(Rows from a 3D modeling dataset)
_ _ _ _ _ _ _

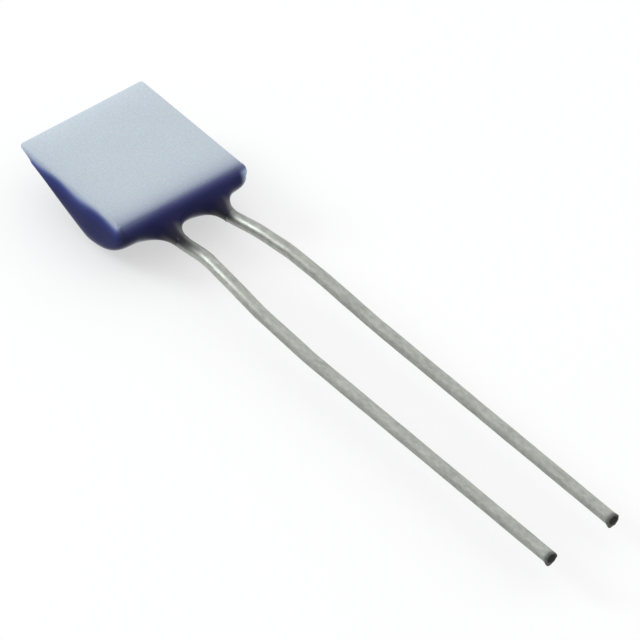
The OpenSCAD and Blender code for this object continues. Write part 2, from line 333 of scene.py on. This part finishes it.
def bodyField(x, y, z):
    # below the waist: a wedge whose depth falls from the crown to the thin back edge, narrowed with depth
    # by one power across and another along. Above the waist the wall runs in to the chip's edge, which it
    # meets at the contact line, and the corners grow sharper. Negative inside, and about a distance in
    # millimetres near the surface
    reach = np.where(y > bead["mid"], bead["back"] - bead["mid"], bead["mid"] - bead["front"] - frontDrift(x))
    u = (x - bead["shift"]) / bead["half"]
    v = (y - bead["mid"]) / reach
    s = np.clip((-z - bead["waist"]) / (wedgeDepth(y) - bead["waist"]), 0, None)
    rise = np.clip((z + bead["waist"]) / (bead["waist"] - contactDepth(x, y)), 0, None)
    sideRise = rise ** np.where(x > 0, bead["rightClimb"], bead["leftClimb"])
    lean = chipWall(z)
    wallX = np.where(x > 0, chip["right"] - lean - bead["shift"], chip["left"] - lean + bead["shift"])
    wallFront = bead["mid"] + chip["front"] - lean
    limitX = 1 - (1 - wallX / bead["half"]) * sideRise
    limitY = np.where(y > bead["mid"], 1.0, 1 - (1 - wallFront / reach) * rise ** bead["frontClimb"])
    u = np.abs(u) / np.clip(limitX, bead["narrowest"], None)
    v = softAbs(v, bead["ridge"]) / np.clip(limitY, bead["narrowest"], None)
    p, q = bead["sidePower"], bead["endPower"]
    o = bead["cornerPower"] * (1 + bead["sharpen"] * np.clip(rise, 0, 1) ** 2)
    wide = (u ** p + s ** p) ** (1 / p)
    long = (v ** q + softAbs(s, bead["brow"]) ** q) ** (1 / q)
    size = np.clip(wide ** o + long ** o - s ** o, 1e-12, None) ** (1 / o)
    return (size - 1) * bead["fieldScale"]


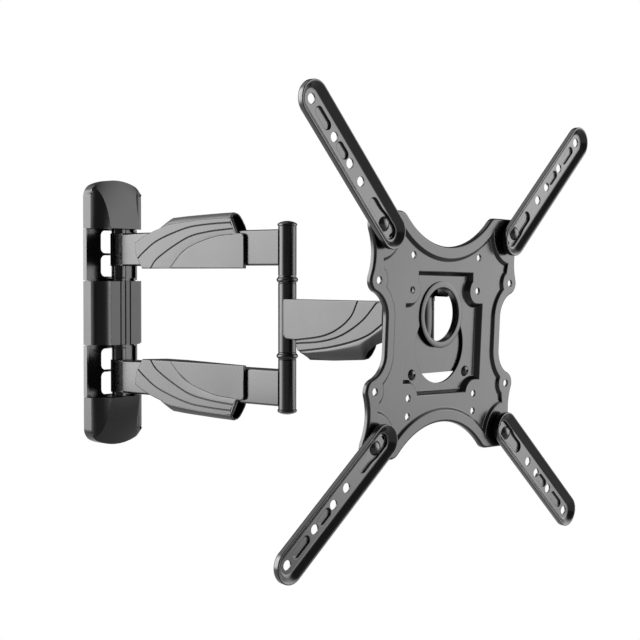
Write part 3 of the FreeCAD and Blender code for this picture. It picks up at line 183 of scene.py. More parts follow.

_ _ _ _ _ _ _

(WRITTEN TASK): Extract each line from the listing above, please, and repeat it exactly.

(COMPLETED EXERCISE):
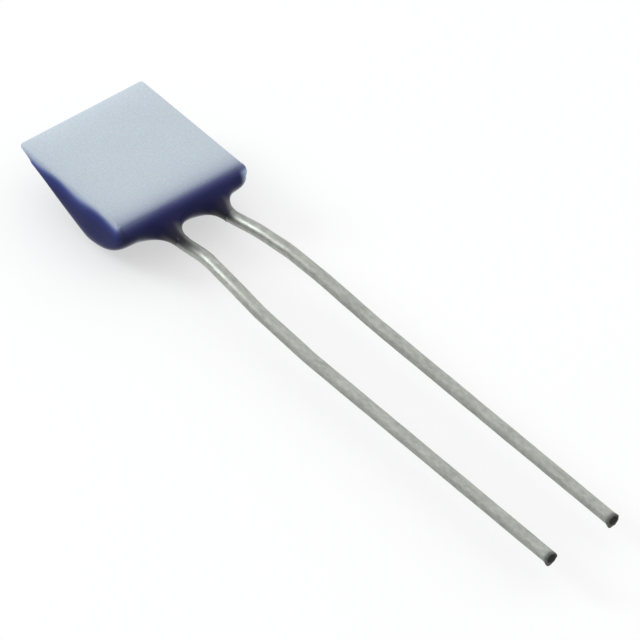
The OpenSCAD and Blender code for this object continues. Write part 2, from line 333 of scene.py on. This part finishes it.
def bodyField(x, y, z):
    # below the waist: a wedge whose depth falls from the crown to the thin back edge, narrowed with depth
    # by one power across and another along. Above the waist the wall runs in to the chip's edge, which it
    # meets at the contact line, and the corners grow sharper. Negative inside, and about a distance in
    # millimetres near the surface
    reach = np.where(y > bead["mid"], bead["back"] - bead["mid"], bead["mid"] - bead["front"] - frontDrift(x))
    u = (x - bead["shift"]) / bead["half"]
    v = (y - bead["mid"]) / reach
    s = np.clip((-z - bead["waist"]) / (wedgeDepth(y) - bead["waist"]), 0, None)
    rise = np.clip((z + bead["waist"]) / (bead["waist"] - contactDepth(x, y)), 0, None)
    sideRise = rise ** np.where(x > 0, bead["rightClimb"], bead["leftClimb"])
    lean = chipWall(z)
    wallX = np.where(x > 0, chip["right"] - lean - bead["shift"], chip["left"] - lean + bead["shift"])
    wallFront = bead["mid"] + chip["front"] - lean
    limitX = 1 - (1 - wallX / bead["half"]) * sideRise
    limitY = np.where(y > bead["mid"], 1.0, 1 - (1 - wallFront / reach) * rise ** bead["frontClimb"])
    u = np.abs(u) / np.clip(limitX, bead["narrowest"], None)
    v = softAbs(v, bead["ridge"]) / np.clip(limitY, bead["narrowest"], None)
    p, q = bead["sidePower"], bead["endPower"]
    o = bead["cornerPower"] * (1 + bead["sharpen"] * np.clip(rise, 0, 1) ** 2)
    wide = (u ** p + s ** p) ** (1 / p)
    long = (v ** q + softAbs(s, bead["brow"]) ** q) ** (1 / q)
    size = np.clip(wide ** o + long ** o - s ** o, 1e-12, None) ** (1 / o)
    return (size - 1) * bead["fieldScale"]


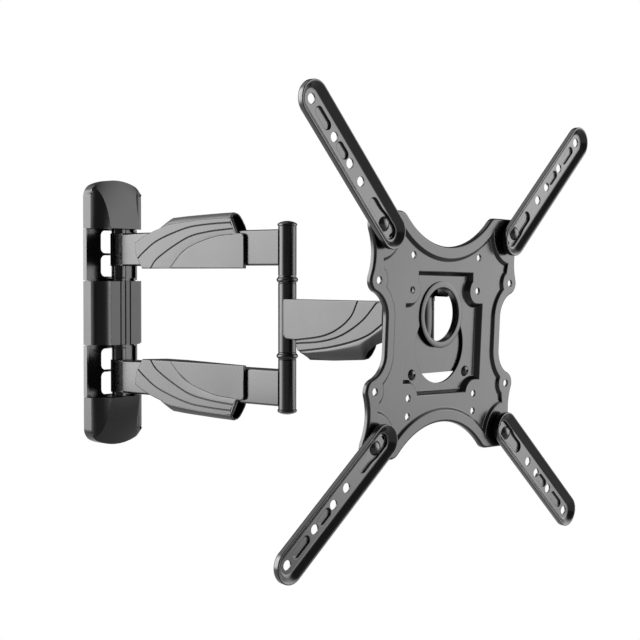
Write part 3 of the FreeCAD and Blender code for this picture. It picks up at line 183 of scene.py. More parts follow.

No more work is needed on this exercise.